邦題にはパターンがあって、告発のなんたらだの、告白だの評決だの真実だの瞬間だのその手のタイトルもある種のパターンを踏襲してますがこのありきたりのタイトルのせいで内容を別の映画と勘違いしたりすることも間々ありますね。で、パターンでいうと「告発」系はわりと社会問題をシリアスにあつかったものに多いような気がします。良作も多いんではないでしょうか。ていうか「告発」と「告発のとき」以外に何かあったっけ?
戯言はいいとして、この「告発のとき」ですが、これもまた大変な良作です。「クラッシュ」で大注目されたポール・ハギスの二作目ですが、この人は早くも巨匠の域ですか。見事な構成力。
実話をベースにしていますが、映画的には息子の行方を追うミステリー仕立てです。息子はイラクでどんなだったのか、何があったのか、どこへ行ったのか、トミー・リー・ジョーンズ演じるガチガチ頭の保守人間の父親が捜査に聞き込みにかけずり回ります。
サスペンスフルでミステリー、その奥にイラク戦争の現実が幽霊のようにつきまといます。
実話ベースというと地味なお話を想像されるかもしれませんが、ミステリ作品としてもかなりの面白さで、もはやこの作品に関しては実話かどうかは二の次の問題です。
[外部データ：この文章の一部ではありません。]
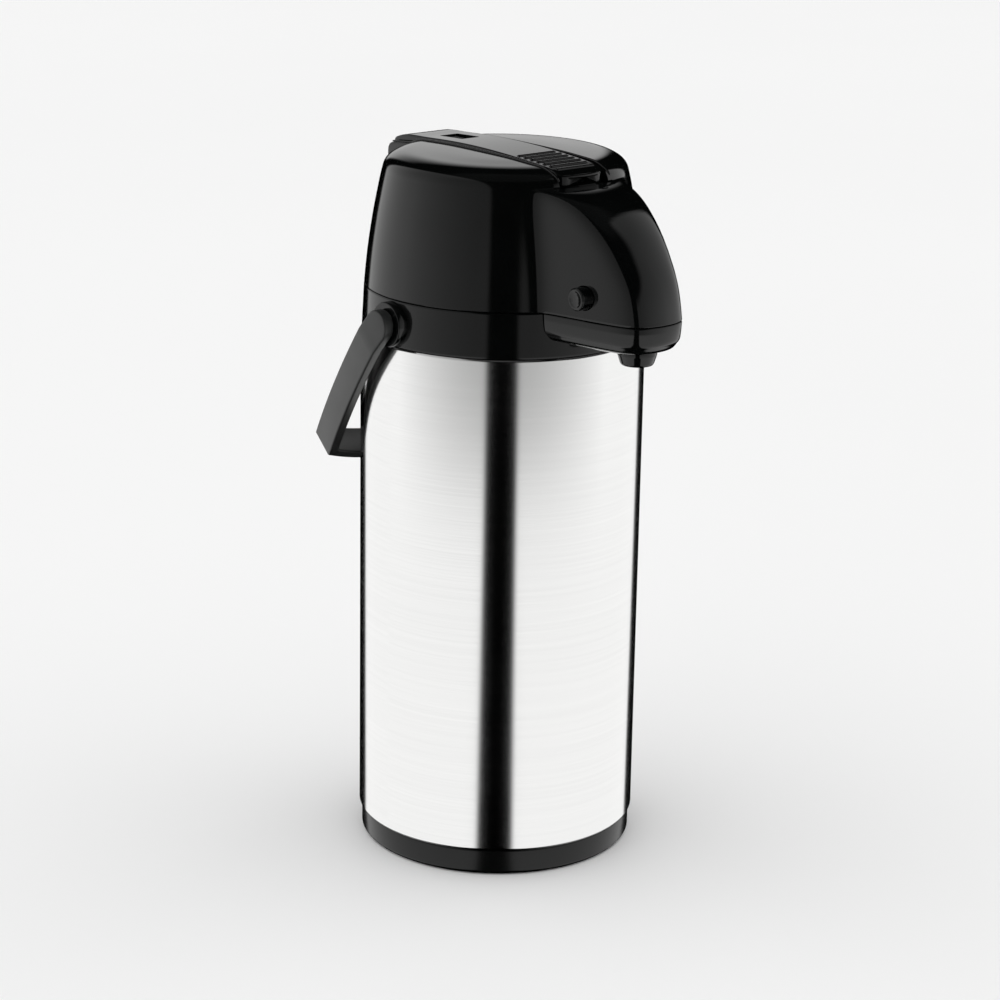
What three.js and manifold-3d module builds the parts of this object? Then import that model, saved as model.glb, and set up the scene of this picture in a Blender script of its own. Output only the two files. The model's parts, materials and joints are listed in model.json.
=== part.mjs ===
// Thermal coffee airpot: a steel-cased vacuum flask with a lever pump head, a spout and a carrying handle.
// Millimetres. Z is up with Z=0 under the base, the body axis is the Z axis, the spout points to -Y
// and the carrying handle turns about a line along X.
import * as THREE from "three";
import { mergeVertices } from "three/addons/utils/BufferGeometryUtils.js";
import Module from "manifold-3d";

const wasm = await Module();
wasm.setup();

// ---- driving dimensions ----
const BODY_R = 77; // steel casing
const CASE_Z0 = 14.6;
const CASE_Z1 = 289.2;
const BASE_R = 75.5;
const COLLAR_Z0 = 289.5;
const SEAM_Z = 313.7; // top of the collar and of the lower spout half
const HEAD_Z = 314; // bottom of the head
const WALL = 2.4; // moulded head and spout wall
const PIVOT_Z = 301.2; // handle pivot
const STRAP_T = 6; // handle strap thickness
const STRAP_W = 17.2;
const STRAP_TURN = THREE.MathUtils.degToRad(42.5); // rest angle of the arms behind straight down
const STRAP_X = 84.2; // mid-thickness of the strap at the pivot
const STRAP_V = 112.8; // arm length to the grip's mid-thickness
const GRIP_BOW = 14.5; // how far the grip bows away from the body
const HINGE = { y: 81.3, z: 309 }; // lid hinge
const LEVER_PIN = { y: 68, z: 374 };
const SLOT_X = 16.7; // half width of the lever's slot
const LEVER_X = 16;
const SLOT_FRONT = -65.2;
const SPINE = { x: 19.5, y: 77.6, top: 381 };
const WINDOW = { x: 6.3, y0: 29.5, y1: 49 };
const BUTTON = { y: -94, z: 325.6, r: 6, face: 31.6 };
const NOZZLE_Y = -107.5;
const PORT_Z = 306.5; // delivery pipe
const AIR_Y = 20; // air port in the stopper

// ---- materials ----
const finish = (color, roughness, metalness = 0) =>
  new THREE.MeshStandardMaterial({ color, roughness, metalness });
const STEEL = finish(0xc9cbcc, 0.32, 1);
const GLOSS = finish(0x101112, 0.22);
const SATIN = finish(0x1d1e1f, 0.45);
const WHITE = finish(0xd9dad6, 0.5);
const RUBBER = finish(0x1a1a1a, 0.85);
const SILICONE = finish(0xc8c4b8, 0.7);
const BRIGHT = finish(0xb9bcc0, 0.3, 1);

// ---- solids ----
function solid(geometry) {
  const plain = geometry.index ? geometry.toNonIndexed() : geometry.clone();
  plain.deleteAttribute("normal");
  plain.deleteAttribute("uv");
  const merged = mergeVertices(plain, 1e-4);
  const index = merged.index.array;
  const kept = [];
  for (let i = 0; i < index.length; i += 3) {
    const [a, b, c] = [index[i], index[i + 1], index[i + 2]];
    if (a !== b && b !== c && c !== a) kept.push(a, b, c);
  }
  const build = (order) =>
    new wasm.Manifold(
      new wasm.Mesh({
        numProp: 3,
        vertProperties: merged.attributes.position.array,
        triVerts: new Uint32Array(order),
      }),
    );
  const made = build(kept);
  if (made.volume() > 0) return made;
  for (let i = 0; i < kept.length; i += 3) [kept[i], kept[i + 1]] = [kept[i + 1], kept[i]];
  return build(kept);
}

function geometryOf(shape) {
  const data = shape.getMesh();
  return new THREE.BufferGeometry()
    .setAttribute("position", new THREE.BufferAttribute(data.vertProperties, 3))
    .setIndex(new THREE.BufferAttribute(data.triVerts, 1));
}

const cut = (shape, ...tools) => tools.reduce((all, tool) => all.subtract(tool), shape);
const join = (...shapes) => shapes.reduce((all, shape) => all.add(shape));

// A profile of [radius, z] turned about the Z axis.
function turned(points, sides = 48) {
  const closed = points[0][0] > 0;
  const all = closed ? [...points, points[0]] : points;
  const profile = all.map(([r, z]) => new THREE.Vector2(r, z));
  return solid(new THREE.LatheGeometry(profile, sides).rotateX(Math.PI / 2));
}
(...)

役者のみなさんも大変素晴らしい演技で、社会問題を人間ドラマに落とし込む作業に一致団結して取り組んでおられます。
この映画は単にアメリカを批判しているのではなく、アメリカの病理を危機として告発、救助信号を発してるんですね。悲鳴にも聞こえます。
原題は「エラの谷」。映画中にお話として出てくる旧約聖書のダビデとゴリアテの闘いの場所。本編のテーマもそこにあるんですね。